Anna Netrebko – O mio babbino caro
Royal Philharmonic Orchestra
Jader Bignamini, conductor
Orchestra dell’Accademia Nazionale di Santa Cecilia
Antonio Pappano, conductor
Deutsche Grammophon, 2018
While waiting for the release of Anna Netrebko’s new album, Deutsche Grammophon released a 4-track Digital EP of Italian arias as performed at the last Summer Night Concert. The EP features a new recording of O mio babbino caro, which Netrebko already recorded in Sempre libera (2004) with Claudio Abbado and the Mahler Chamber Orchestra. This time, she is accompanied by the Royal Philharmonic Orchestra and Jader Bignamini. In addition, the EP includes three more tracks (Io sono l’umile ancella, Vissi d’arte and Qual fiamma avea nel guardo), conducted by Antonio Pappano.
The new EP
The question this release raises is: was this EP really necessary? And the answer is a polite: no. The three arias conducted by Pappano are from one of Netrebko’s latest recordings (Verismo), and the only reason to listen to them again is that in the new EP the sound is more brilliant and clean – something that it seems incredible, considering that the same result could be achieved in that recording already.

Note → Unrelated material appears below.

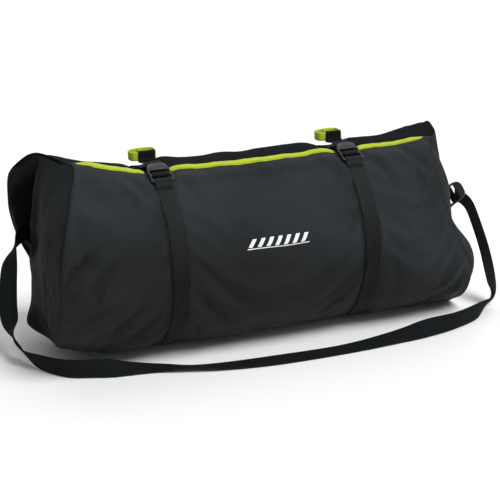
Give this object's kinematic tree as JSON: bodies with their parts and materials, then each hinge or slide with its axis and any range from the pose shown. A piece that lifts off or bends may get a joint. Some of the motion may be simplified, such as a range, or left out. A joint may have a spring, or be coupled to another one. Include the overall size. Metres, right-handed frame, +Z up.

On the contrary, the audio of Verismo was not one of the best and so it became necessary to present the same tracks one more time only two years after. As for Netrebko’s performances, they did not strike me at that time as outstanding and listening to them once again and despite the better sound did not change my opinion. For more details about these three tracks and Verismo, you can read my review.
O mio babbino caro
As for the new recording, O mio babbino caro, it presents all the flaws that are usual to hear in Netrebko’s voice. At the beginning, it seems nasal. You need to wait for the high A♭ of “è bello, bello” to listen to a luminous, vibrant note. Her phrasing is smooth and this is Netrebko’s best feature, but, on the other hand, there is her tendency to emphasize lyricism. This is an exaggeration that belongs to the other three tracks too. She is often immoderate in terms of pathos, even in a suave piece as O mio babbino caro, where there is no need for such temperament, risking to fall into ridiculous. Her diction is quite clear, though not excellent (all her vowels continue to sound like an immutable “o”), except in some, short passages where it is impossible to understand what she is saying.